- Your instructions -
Make an exact copy of all the data.

^^^^^^^^^^^^^^^^

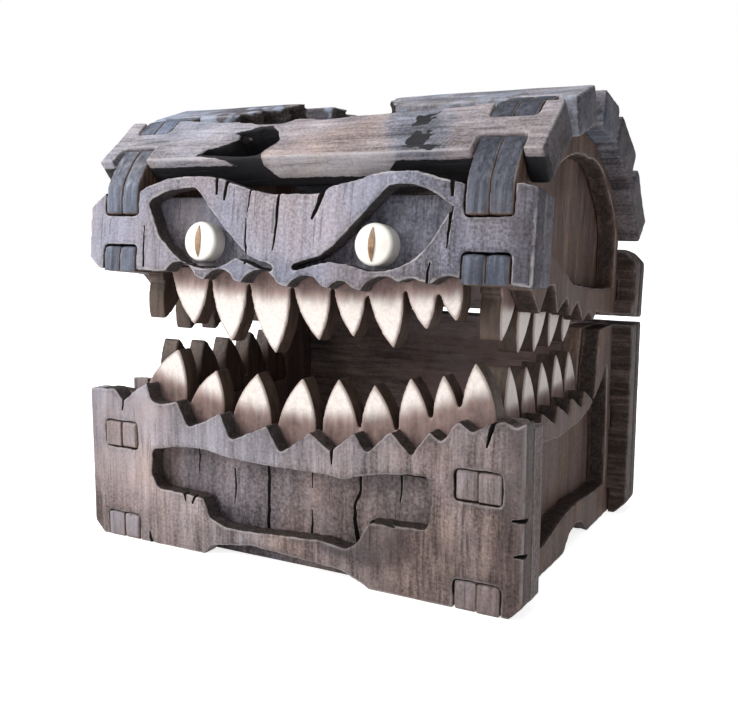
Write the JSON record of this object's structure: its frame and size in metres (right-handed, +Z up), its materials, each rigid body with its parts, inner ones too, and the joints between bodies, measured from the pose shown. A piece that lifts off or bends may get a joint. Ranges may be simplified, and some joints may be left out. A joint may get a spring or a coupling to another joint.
{
  "type": "dice storage chest",
  "caption": "Small wooden dice chest with a hinged barrel lid standing ajar, carved rows of pointed teeth round its mouth and round button eyes with slit pupils on the lid front.",
  "frame": {"origin": "on the table plane, under the middle of the whole chest's bounding box", "axes": "+X to the chest's left hand as seen from behind (right as seen from the front), +Y towards the hinged back, +Z up; the toothed front with the eyes faces -Y"},
  "size_m": [0.114, 0.0921, 0.1076],
  "materials": {
    "wood_box": "satin",
    "wood_lid": "satin",
    "wood_stave": "satin",
    "wood_dark": "matte",
    "tooth": "satin",
    "eye": "gloss",
    "pupil": "gloss",
    "hinge": "satin"
  },
  "bodies": {
    "box": {"box_front_outer": "wood_box", "box_front_inner": "wood_box", "lower_front_teeth": "tooth", "box_side_outer_left": "wood_box", "box_side_inner_left": "wood_dark", "lower_side_teeth_left": "tooth", "box_side_outer_right": "wood_box", "box_side_inner_right": "wood_dark", "lower_side_teeth_right": "tooth", "box_back_outer": "wood_box", "box_back_inner": "wood_dark", "box_floor": "wood_dark", "hinge_box_leaf_left": "hinge", "hinge_box_leaf_right": "hinge", "hinge_pin_left": "hinge", "hinge_pin_right": "hinge", "hinge_screws_box": "hinge"},
    "lid": {"lid_front_outer": "wood_lid", "lid_front_inner": "wood_dark", "upper_front_teeth": "tooth", "lid_side_outer_left": "wood_lid", "lid_side_inner_left": "wood_dark", "upper_side_teeth_left": "tooth", "lid_side_outer_right": "wood_lid", "lid_side_inner_right": "wood_dark", "upper_side_teeth_right": "tooth", "lid_back_outer": "wood_lid", "lid_back_inner": "wood_dark", "stave_1": "wood_stave", "stave_2_left": "wood_stave", "stave_2_right": "wood_stave", "stave_3_left": "wood_stave", "stave_3_right": "wood_stave", "stave_4": "wood_stave", "stave_5": "wood_stave", "eyeball_left": "eye", "eyeball_right": "eye", "pupil_left": "pupil", "pupil_right": "pupil", "hinge_lid_leaf_left": "hinge", "hinge_lid_leaf_right": "hinge", "hinge_screws_lid": "hinge"}
  },
  "joints": [
    {"name": "lid_hinge", "type": "hinge", "parent": "box", "child": "lid", "pos_m": [0, 0.04455, 0.0516], "axis": [-1, 0, 0], "range_deg": [-6.3, 90]}
  ]
}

^^^^^^^^^^^^^^^^

- Output for this exercise -
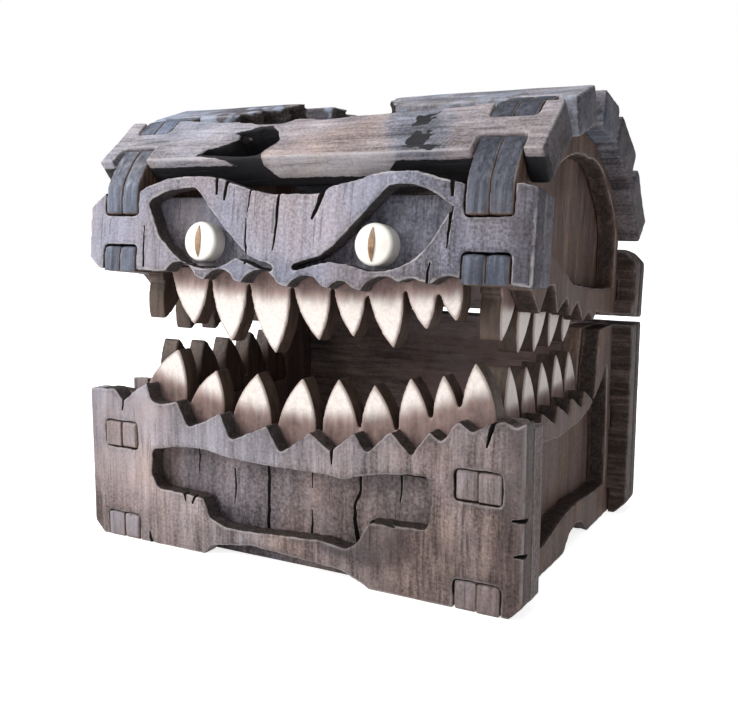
Write the JSON record of this object's structure: its frame and size in metres (right-handed, +Z up), its materials, each rigid body with its parts, inner ones too, and the joints between bodies, measured from the pose shown. A piece that lifts off or bends may get a joint. Ranges may be simplified, and some joints may be left out. A joint may get a spring or a coupling to another joint.
{
  "type": "dice storage chest",
  "caption": "Small wooden dice chest with a hinged barrel lid standing ajar, carved rows of pointed teeth round its mouth and round button eyes with slit pupils on the lid front.",
  "frame": {"origin": "on the table plane, under the middle of the whole chest's bounding box", "axes": "+X to the chest's left hand as seen from behind (right as seen from the front), +Y towards the hinged back, +Z up; the toothed front with the eyes faces -Y"},
  "size_m": [0.114, 0.0921, 0.1076],
  "materials": {
    "wood_box": "satin",
    "wood_lid": "satin",
    "wood_stave": "satin",
    "wood_dark": "matte",
    "tooth": "satin",
    "eye": "gloss",
    "pupil": "gloss",
    "hinge": "satin"
  },
  "bodies": {
    "box": {"box_front_outer": "wood_box", "box_front_inner": "wood_box", "lower_front_teeth": "tooth", "box_side_outer_left": "wood_box", "box_side_inner_left": "wood_dark", "lower_side_teeth_left": "tooth", "box_side_outer_right": "wood_box", "box_side_inner_right": "wood_dark", "lower_side_teeth_right": "tooth", "box_back_outer": "wood_box", "box_back_inner": "wood_dark", "box_floor": "wood_dark", "hinge_box_leaf_left": "hinge", "hinge_box_leaf_right": "hinge", "hinge_pin_left": "hinge", "hinge_pin_right": "hinge", "hinge_screws_box": "hinge"},
    "lid": {"lid_front_outer": "wood_lid", "lid_front_inner": "wood_dark", "upper_front_teeth": "tooth", "lid_side_outer_left": "wood_lid", "lid_side_inner_left": "wood_dark", "upper_side_teeth_left": "tooth", "lid_side_outer_right": "wood_lid", "lid_side_inner_right": "wood_dark", "upper_side_teeth_right": "tooth", "lid_back_outer": "wood_lid", "lid_back_inner": "wood_dark", "stave_1": "wood_stave", "stave_2_left": "wood_stave", "stave_2_right": "wood_stave", "stave_3_left": "wood_stave", "stave_3_right": "wood_stave", "stave_4": "wood_stave", "stave_5": "wood_stave", "eyeball_left": "eye", "eyeball_right": "eye", "pupil_left": "pupil", "pupil_right": "pupil", "hinge_lid_leaf_left": "hinge", "hinge_lid_leaf_right": "hinge", "hinge_screws_lid": "hinge"}
  },
  "joints": [
    {"name": "lid_hinge", "type": "hinge", "parent": "box", "child": "lid", "pos_m": [0, 0.04455, 0.0516], "axis": [-1, 0, 0], "range_deg": [-6.3, 90]}
  ]
}